Investments in non-utility property totaled $2.6 million in both 2003
and 2002, including expenditures in both years for certain improvements to the
Company's gas pipeline system that were primarily related to interstate storage
services.
During the five-year period 2004 through 2008, utility construction
expenditures are estimated at between $500 million and $600 million. The level
of capital expenditures over the next five years reflects projected customer
growth, the SMPE project and system improvement projects resulting in part from
requirements under the Pipeline Safety Improvement Act of 2002 (Pipeline Safety
Act) (see below). An estimated 60 percent of the required funds are expected to
be internally generated over the five-year period; the remainder will be funded
through a combination of long-term debt and equity securities with short-term
debt providing liquidity and bridge financing.
NW Natural's utility capital expenditures in 2004 are estimated to
total $165 million, including $31 million for customer growth, $38 million for
system improvement and support, $71 million for the SMPE and related gas storage
projects, $8 million for the construction of a gas distribution system in Coos
County, Oregon and $17 million for construction overhead.
The SMPE project has a scheduled completion date in late 2004. NW
Natural must obtain easements and rights-of-way for the construction of the
pipeline and may need to use condemnation proceedings to secure some of them.
NW Natural entered into a stipulation with the OPUC in 2001 for an
enhanced pipeline safety program that includes an accelerated bare steel
replacement program and a geo-hazard safety program. The bare steel replacement
program accelerates the replacement of NW Natural's bare steel piping over 20
years instead of 40 years. The geo-hazard safety program includes the
identification, assessment and remediation of risks to piping infrastructure
created by landslides, washouts, earthquakes or similar occurrences.

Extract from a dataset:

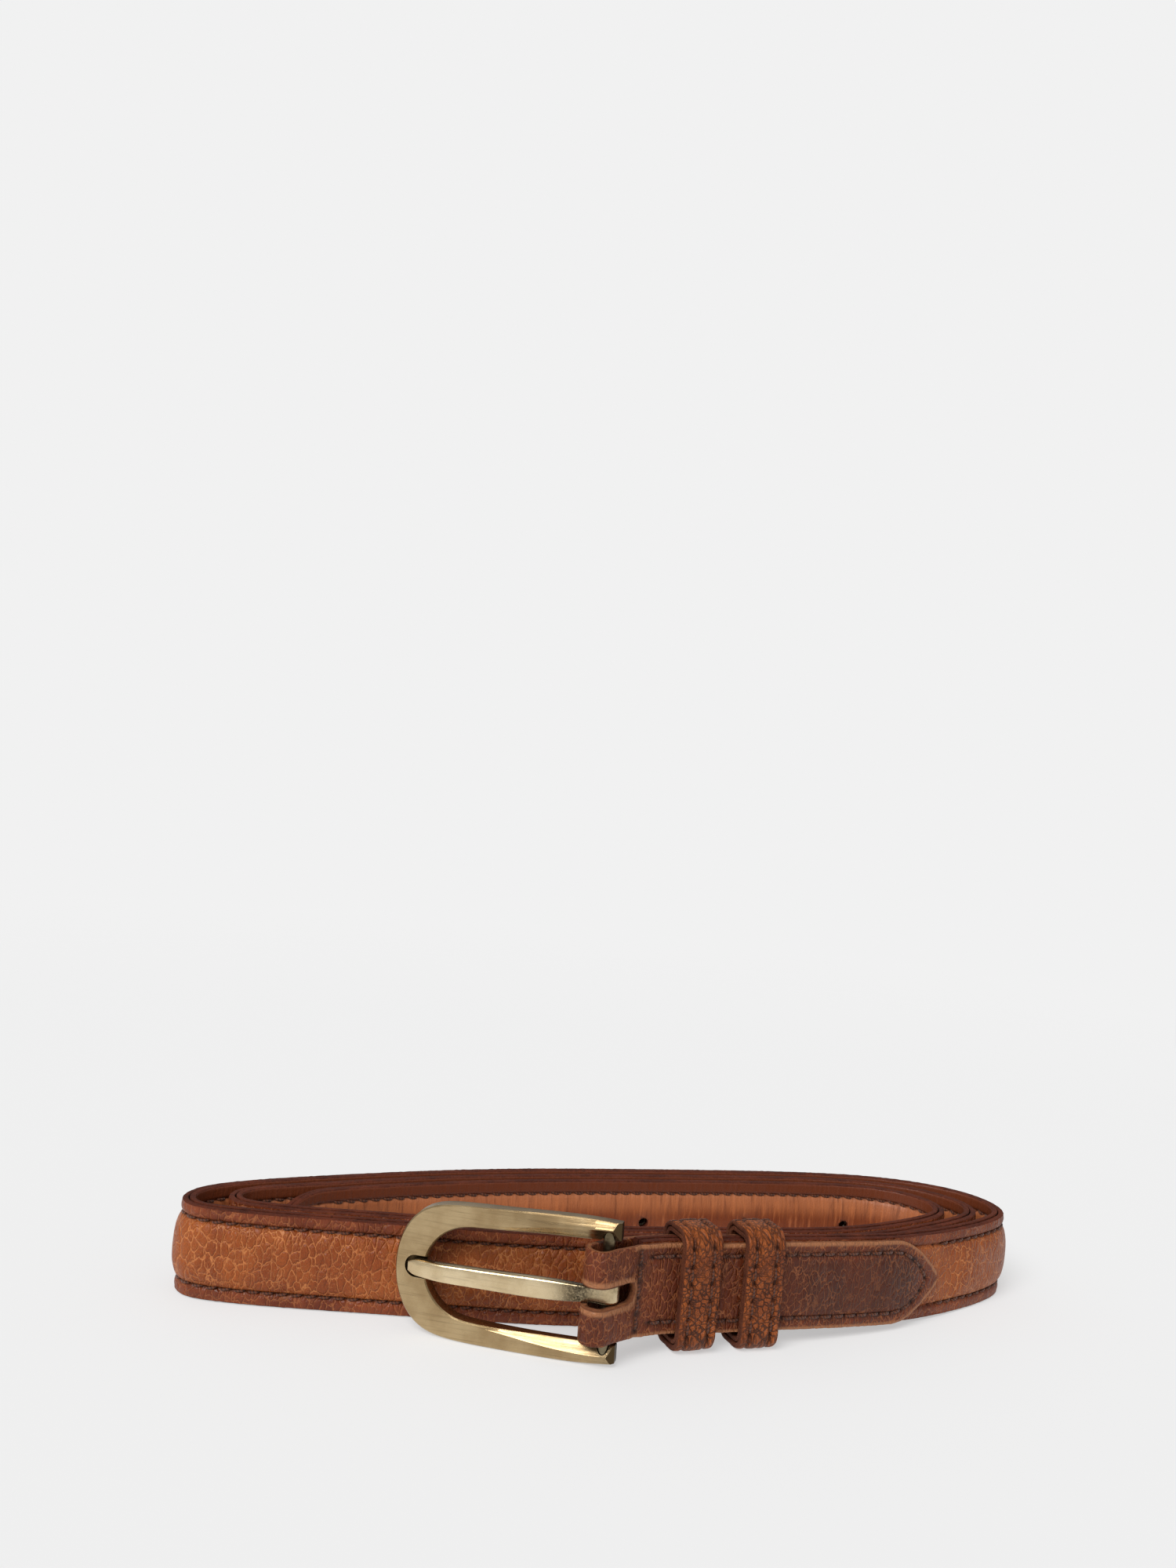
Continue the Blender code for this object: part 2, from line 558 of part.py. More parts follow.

The
stipulation allowed NW Natural to receive deferred accounting rate treatment
commencing Oct. 1, 2002, for costs associated with the programs exceeding $3
million per year, expected to be approximately $1.5 million annually.
In December 2003, the U.S. Department of Transportation's Office of
Pipeline Safety issued a rule that specifies the detailed requirements for
transmission pipeline integrity management programs (IMPs) as mandated by the
Pipeline Safety Act. The Pipeline Safety Act requires operators of gas
37
transmission pipelines to identify lines located in High Consequence Areas
(HCAs) and to develop IMPs to periodically inspect the integrity of the
pipelines and make repairs or replacements as necessary to ensure the ongoing
integrity of the pipelines. The legislation requires NW Natural to complete
inspection of the 50 percent highest risk pipelines located in its HCAs within
the first five years, and the remaining covered pipelines within 10 years of the
date of the enactment. The Pipeline Safety Act also requires re-inspections of
the covered pipelines every seven years thereafter for the life of the
pipelines. The capital and operating costs of compliance with the legislation
and rules, and the accounting and regulatory treatments for these costs, are
uncertain. Currently, however, NW Natural estimates that its IMP will cost $5
million to $8 million in 2004 and $5 million to $15 million per year beginning
in 2005, totaling $50 million to $100 million over the next 10 years.
Financing Activities
--------------------
Cash provided by financing activities in 2003 totaled $17 million,
compared to cash used in financing activities in 2002 of $43 million. Factors
contributing to the $60 million difference were an increase in short-term debt
in 2003 ($15.4 million) compared to a decrease in 2002 ($38.5 million) and the
redemption of the $6.95 Series of Preference Stock in 2002 ($25 million),
partially offset by a higher amount used for the retirement of long-term debt
($55 million in 2003 compared to $40.5 million in 2002) and the redemption,
including the annual sinking fund, of the $7.125 Series of Preferred Stock in
2003 ($8.4 million).
Cash used in financing activities in 2002 totaled $43 million, compared
to cash provided by financing activities in 2001 of $15 million. Factors
contributing to the $58 million difference were a reduction in short-term debt
in 2002 ($38 million) compared to an increase in 2001 ($52 million), the
redemption of the $6.95 Series of Preference Stock in 2002 ($25 million), and a
higher amount used for the retirement of long-term debt ($40.5 million in 2002
compared to $20 million in 2001), partially offset by an increase in long-term
debt issued ($90 million in 2002 compared to $18 million in 2001) and a
reduction in common stock repurchased ($5.8 million).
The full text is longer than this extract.